Well, it’s December. I have a real love-hate relationship with December. I love cold weather, I’m still a New Englander at heart and there’s just something about the chill, seeing your breath outside, the wind, the quiet, the gray skies. It’s peaceful. Winter also means skiing, which was a huge part of my life for a long time, even though I don’t get to go very often, it’s still something I think of fondly.
December also brings my birthday, and Christmas, and depression. I don’t think I have what we’re now calling “Seasonal Affective Disorder”, at least I’ve never been diagnosed with it officially. I just don’t really get into the season, and I don’t really like my birthday in general.
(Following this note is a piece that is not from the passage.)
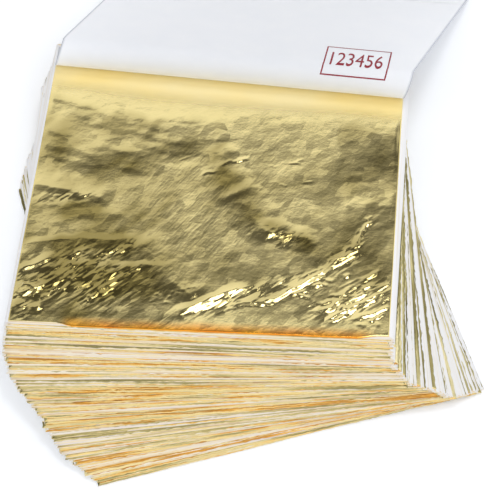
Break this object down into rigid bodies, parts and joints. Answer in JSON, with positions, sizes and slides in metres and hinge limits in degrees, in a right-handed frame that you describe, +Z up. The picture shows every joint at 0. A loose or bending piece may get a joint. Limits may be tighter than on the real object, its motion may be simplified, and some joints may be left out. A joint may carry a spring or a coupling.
{
  "type": "pack of imitation gold leaf",
  "caption": "Fanned pack of square gold leaves between white tissues, with a plain back sheet and a white cover folded back in a loose roll.",
  "frame": {"origin": "middle of the back sheet's underside, where the pack rests on the table", "axes": "+Z up, +Y to the back edge of the lowest sheets, +X to their right edge"},
  "size_m": [0.2335, 0.289, 0.0269],
  "materials": {
    "tissue_paper": "thin uncoated tissue, matt",
    "gold_leaf": "beaten brass leaf, crinkled and bright",
    "cover_paper": "smooth white sheet, a little translucent"
  },
  "bodies": {
    "base": {"back_sheet": "cover_paper", "tissues_01": "tissue_paper", "gold_leaves_01": "gold_leaf"},
    "packet_02": {"tissues_02": "tissue_paper", "gold_leaves_02": "gold_leaf"},
    "packet_03": {"tissues_03": "tissue_paper", "gold_leaves_03": "gold_leaf"},
    "packet_04": {"tissues_04": "tissue_paper", "gold_leaves_04": "gold_leaf"},
    "packet_05": {"tissues_05": "tissue_paper", "gold_leaves_05": "gold_leaf"},
    "packet_06": {"tissues_06": "tissue_paper", "gold_leaves_06": "gold_leaf"},
    "packet_07": {"tissues_07": "tissue_paper", "gold_leaves_07": "gold_leaf"},
    "packet_08": {"tissues_08": "tissue_paper", "gold_leaves_08": "gold_leaf"},
    "packet_09": {"tissues_09": "tissue_paper", "gold_leaves_09": "gold_leaf"},
    "packet_10": {"tissues_10": "tissue_paper", "gold_leaves_10": "gold_leaf"},
    "packet_11": {"tissues_11": "tissue_paper", "gold_leaves_11": "gold_leaf"},
    "packet_12": {"tissues_12": "tissue_paper", "gold_leaves_12": "gold_leaf"},
    "packet_13": {"tissues_13": "tissue_paper", "gold_leaves_13": "gold_leaf"},
    "packet_14": {"tissues_14": "tissue_paper", "gold_leaves_14": "gold_leaf"},
    "packet_15": {"tissues_15": "tissue_paper", "gold_leaves_15": "gold_leaf"},
    "packet_16": {"tissues_16": "tissue_paper", "gold_leaves_16": "gold_leaf"},
    "packet_17": {"tissues_17": "tissue_paper", "gold_leaves_17": "gold_leaf"},
    "packet_18": {"tissues_18": "tissue_paper", "gold_leaves_18": "gold_leaf"},
    "packet_19": {"tissues_19": "tissue_paper", "gold_leaves_19": "gold_leaf"},
    "packet_20": {"tissues_20": "tissue_paper", "gold_leaves_20": "gold_leaf"},
    "packet_21": {"tissues_21": "tissue_paper", "gold_leaves_21": "gold_leaf"},
    "packet_22": {"tissues_22": "tissue_paper", "gold_leaves_22": "gold_leaf"},
    "packet_23": {"tissues_23": "tissue_paper", "gold_leaves_23": "gold_leaf"},
    "packet_24": {"tissues_24": "tissue_paper", "gold_leaves_24": "gold_leaf"},
    "packet_25": {"tissues_25": "tissue_paper", "gold_leaves_25": "gold_leaf", "cover_margin": "cover_paper"},
    "first_sheet": {"first_tissue": "tissue_paper", "first_gold_leaf": "gold_leaf"},
    "flap": {"cover_flap": "cover_paper"},
    "flap_end": {"cover_end": "cover_paper"}
  },
  "joints": [
    {"name": "fan_02", "type": "hinge", "parent": "base", "child": "packet_02", "pos_m": [0.04709, 0.02355, 0.00067], "axis": [0, 0, 1], "range_deg": [-0.4, 1.35]},
    {"name": "fan_03", "type": "hinge", "parent": "base", "child": "packet_03", "pos_m": [0.04693, 0.02387, 0.00123], "axis": [0, 0, 1], "range_deg": [-0.61, 2.14]},
    {"name": "fan_04", "type": "hinge", "parent": "base", "child": "packet_04", "pos_m": [0.04652, 0.02467, 0.00179], "axis": [0, 0, 1], "range_deg": [-1.14, 4.09]},
    {"name": "fan_05", "type": "hinge", "parent": "base", "child": "packet_05", "pos_m": [0.0463, 0.0251, 0.00235], "axis": [0, 0, 1], "range_deg": [-1.42, 5.13]},
    {"name": "fan_06", "type": "hinge", "parent": "base", "child": "packet_06", "pos_m": [0.04596, 0.02574, 0.00291], "axis": [0, 0, 1], "range_deg": [-1.84, 6.7]},
    {"name": "fan_07", "type": "hinge", "parent": "base", "child": "packet_07", "pos_m": [0.04789, 0.02395, 0.00347], "axis": [0, 0, 1], "range_deg": [-1.98, 7.22]},
    {"name": "fan_08", "type": "hinge", "parent": "base", "child": "packet_08", "pos_m": [0.05359, 0.01882, 0.00403], "axis": [0, 0, 1], "range_deg": [-2.34, 8.57]},
    {"name": "fan_09", "type": "hinge", "parent": "base", "child": "packet_09", "pos_m": [0.05641, 0.01644, 0.00459], "axis": [0, 0, 1], "range_deg": [-2.57, 9.43]},
    {"name": "fan_10", "type": "hinge", "parent": "base", "child": "packet_10", "pos_m": [0.05901, 0.0144, 0.00515], "axis": [0, 0, 1], "range_deg": [-2.83, 10.4]},
    {"name": "fan_11", "type": "hinge", "parent": "base", "child": "packet_11", "pos_m": [0.06036, 0.01341, 0.00571], "axis": [0, 0, 1], "range_deg": [-2.99, 10.98]},
    {"name": "fan_12", "type": "hinge", "parent": "base", "child": "packet_12", "pos_m": [0.06436, 0.0139, 0.00627], "axis": [0, 0, 1], "range_deg": [-3.36, 12.37]},
    {"name": "fan_13", "type": "hinge", "parent": "base", "child": "packet_13", "pos_m": [0.0671, 0.01619, 0.00683], "axis": [0, 0, 1], "range_deg": [-3.55, 13.07]},
    {"name": "fan_14", "type": "hinge", "parent": "base", "child": "packet_14", "pos_m": [0.07063, 0.01933, 0.00739], "axis": [0, 0, 1], "range_deg": [-3.84, 14.12]},
    {"name": "fan_15", "type": "hinge", "parent": "base", "child": "packet_15", "pos_m": [0.07193, 0.02055, 0.00795], "axis": [0, 0, 1], "range_deg": [-3.95, 14.56]},
    {"name": "fan_16", "type": "hinge", "parent": "base", "child": "packet_16", "pos_m": [0.07514, 0.02374, 0.00851], "axis": [0, 0, 1], "range_deg": [-4.28, 15.78]},
    {"name": "fan_17", "type": "hinge", "parent": "base", "child": "packet_17", "pos_m": [0.07959, 0.02515, 0.00907], "axis": [0, 0, 1], "range_deg": [-4.41, 16.27]},
    {"name": "fan_18", "type": "hinge", "parent": "base", "child": "packet_18", "pos_m": [0.08434, 0.02666, 0.00963], "axis": [0, 0, 1], "range_deg": [-4.56, 16.8]},
    {"name": "fan_19", "type": "hinge", "parent": "base", "child": "packet_19", "pos_m": [0.08704, 0.02756, 0.01019], "axis": [0, 0, 1], "range_deg": [-4.64, 17.12]},
    {"name": "fan_20", "type": "hinge", "parent": "base", "child": "packet_20", "pos_m": [0.09132, 0.02531, 0.01075], "axis": [0, 0, 1], "range_deg": [-4.94, 18.22]},
    {"name": "fan_21", "type": "hinge", "parent": "base", "child": "packet_21", "pos_m": [0.09331, 0.02407, 0.01131], "axis": [0, 0, 1], "range_deg": [-5.1, 18.82]},
    {"name": "fan_22", "type": "hinge", "parent": "base", "child": "packet_22", "pos_m": [0.09965, 0.02204, 0.01187], "axis": [0, 0, 1], "range_deg": [-5.22, 19.28]},
    {"name": "fan_23", "type": "hinge", "parent": "base", "child": "packet_23", "pos_m": [0.1031, 0.02113, 0.01243], "axis": [0, 0, 1], "range_deg": [-5.25, 19.37]},
    {"name": "fan_24", "type": "hinge", "parent": "base", "child": "packet_24", "pos_m": [0.11264, 0.01866, 0.01299], "axis": [0, 0, 1], "range_deg": [-5.31, 19.6]},
    {"name": "fan_25", "type": "hinge", "parent": "base", "child": "packet_25", "pos_m": [0.11865, 0.01713, 0.01355], "axis": [0, 0, 1], "range_deg": [-5.3, 19.7]},
    {"name": "first_sheet_draw", "type": "slide", "parent": "packet_25", "child": "first_sheet", "axis": [-0.3371, -0.9415, 0], "range_m": [0, 0.15]},
    {"name": "cover_fold", "type": "hinge", "parent": "packet_25", "child": "flap", "pos_m": [0.02025, 0.09429, 0.02057], "axis": [0.9092, -0.4163, 0], "range_deg": [0, 197.61]},
    {"name": "cover_crease", "type": "hinge", "parent": "flap", "child": "flap_end", "pos_m": [0.05124, 0.16198, 0.00051], "axis": [0.9092, -0.4163, 0], "range_deg": [-17.71, 0.1]}
  ],
  "couplings": [
    {"joint": "fan_02", "follows": "fan_25", "ratio": 0.066168},
    {"joint": "fan_03", "follows": "fan_25", "ratio": 0.10587},
    {"joint": "fan_04", "follows": "fan_25", "ratio": 0.20512},
    {"joint": "fan_05", "follows": "fan_25", "ratio": 0.25805},
    {"joint": "fan_06", "follows": "fan_25", "ratio": 0.33746},
    {"joint": "fan_07", "follows": "fan_25", "ratio": 0.36388},
    {"joint": "fan_08", "follows": "fan_25", "ratio": 0.43235},
    {"joint": "fan_09", "follows": "fan_25", "ratio": 0.47636},
    {"joint": "fan_10", "follows": "fan_25", "ratio": 0.52527},
    {"joint": "fan_11", "follows": "fan_25", "ratio": 0.55461},
    {"joint": "fan_12", "follows": "fan_25", "ratio": 0.6254},
    {"joint": "fan_13", "follows": "fan_25", "ratio": 0.66094},
    {"joint": "fan_14", "follows": "fan_25", "ratio": 0.71423},
    {"joint": "fan_15", "follows": "fan_25", "ratio": 0.73644},
    {"joint": "fan_16", "follows": "fan_25", "ratio": 0.79862},
    {"joint": "fan_17", "follows": "fan_25", "ratio": 0.82333},
    {"joint": "fan_18", "follows": "fan_25", "ratio": 0.85018},
    {"joint": "fan_19", "follows": "fan_25", "ratio": 0.8663},
    {"joint": "fan_20", "follows": "fan_25", "ratio": 0.92224},
    {"joint": "fan_21", "follows": "fan_25", "ratio": 0.95293},
    {"joint": "fan_22", "follows": "fan_25", "ratio": 0.97637},
    {"joint": "fan_23", "follows": "fan_25", "ratio": 0.98059},
    {"joint": "fan_24", "follows": "fan_25", "ratio": 0.9924},
    {"joint": "cover_crease", "follows": "cover_fold", "ratio": -0.089115}
  ]
}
I’ve never really had a “good” birthday. When I was younger it was tough to have birthday parties because my birthday is so close to Christmas (just a couple days). My parents also usually took my younger brother to hockey camps in Decemeber. So, I was alone for a good number of birthdays. I’m not blaming them, we always celebrated when they got back, but on the actual day of, I was usually by myself.
There were a couple times I managed to cobble together some sort of event. I can remember once or twice having Chip, Chris and Josh over for some videos games, those were good times, but I think that was about it. The biggie was my 18th birthday. I had to work that night and when I got home everyone was gone, there was a note on the counter and a $20 bill. The note read “Happy Birthday, get yourself some pizza, we’ll be back on Saturday”, or something similar. That was pretty much the final straw. From that point on, I just didn’t really enjoy my birthday.
My wife has been really good about making sure we always do something for my birthday now, even if it’s just going out to eat. She’s knows I’m kinda down this time of year and always tries to cheer me up.
This year we tried getting people together for a “End of the World” party, since my birthday and the end of the world seem to be lined up nice and fittingly. No dice. Everyone is out of town or traveling. I had really wanted to go big this year. Big party, food, booze, the whole 9 yards. Oh well.
Christmas is a whole other “thing” that I won’t get into, but let’s just say that I’m not really looking forward to it. This almost perfectly sums it up. Sigh. At least there’s eggnog.
At least I have my family, my friends, my health. There’s a lot to be thankful for. I usually remember that in the end, but don’t mind me if I get a little “bah humbug” between now and then.